Götzl: „Sagt Ihnen WBE etwas?“ Schenke: „Ja.“ Götzl: „Was?“ Schenke: „Dass ich mal Mitglied war.“ Götzl: „Wann?“ Schenke: „Keine Ahnung, ’98 bis etwa 2000.“ Götzl: „Wer war noch Mitglied?“ Schenke: „Die meisten Namen kenne ich nicht mehr. Weil ich zu den ganzen Leuten so gar keinen Kontakt mehr habe.“ Götzl: „Kein einziger Name?“ Schenke: „Matthias D., André E., Maik E.“ Götzl fragt, warum Schenke Abkürzungen nenne, er solle die Namen vollständig nennen.

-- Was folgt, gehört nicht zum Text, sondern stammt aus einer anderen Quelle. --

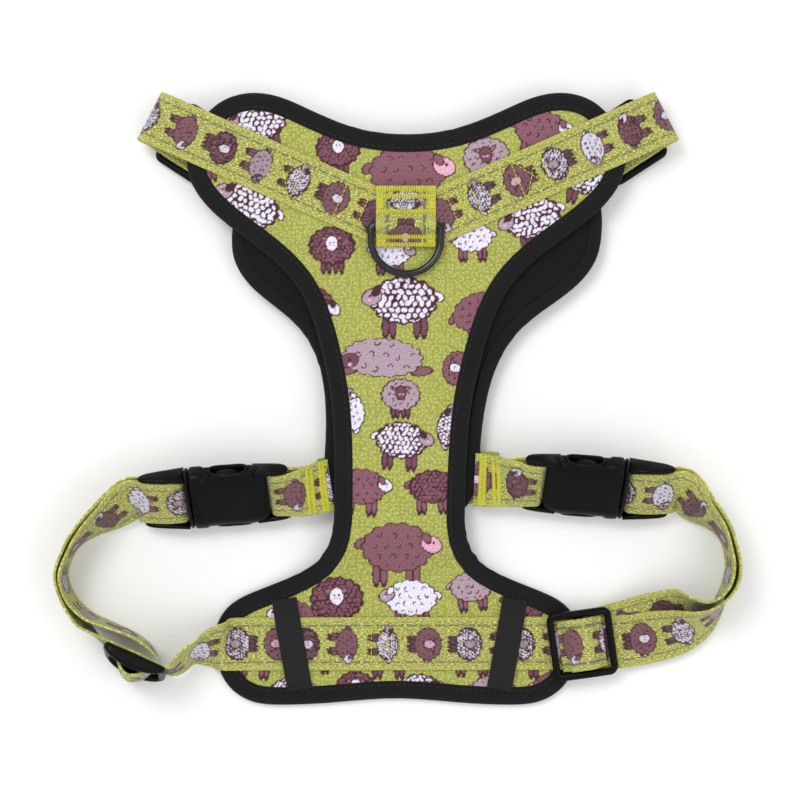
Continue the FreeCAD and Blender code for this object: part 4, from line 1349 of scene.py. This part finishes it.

Schenke: „Ach so.“ Götzl: „Ich werde etwas ungeduldig mit Ihnen, Sie sollten nicht meine Geduld strapazieren. Verstehen wir uns richtig? „Schenke: „Ja.“

Götzl: „Was bedeutet das, Mitglied in der WBE zu sein?“ Man habe „schicke T-Shirts“ gekriegt und ein „Ärmelband“ für die Bomberjacke, das sei ein Aufnäher. Götzl fragt, von wem man das bekommen habe. Sie hätten zusammen bestellt, so Schenke. Götzl: „Worum ging es denn der WBE?“ Schenke: „Für mich? Irgendeine Gruppenzugehörigkeit.“ Götzl: „Irgendeine?“ Schenke: „Ner rechten Gruppe.“ [leicht fragend]Götzl: „Erzählen Sie mal! Inwiefern war das für Sie bedeutsam, dass es eine rechte Gruppe war?“ Schenke: „Weil wir zu dem Zeitpunkt alle rechts waren. Und da lag das nah.“ Götzl: „Worum ging es der WBE?“ Schenke: „Für mich ging es eigentlich bloß, wenn wir in die Disko gegangen sind, man macht viel mehr Eindruck, wenn man mit, was weiß ich, zehn Mann da rein geht und wir sehen alle gleich aus.“ Götzl: „Inwiefern war das von Bedeutung?“ Schenke: „War gut fürs Ego.“

Der Verhandlungstag endet um 16:04 Uhr.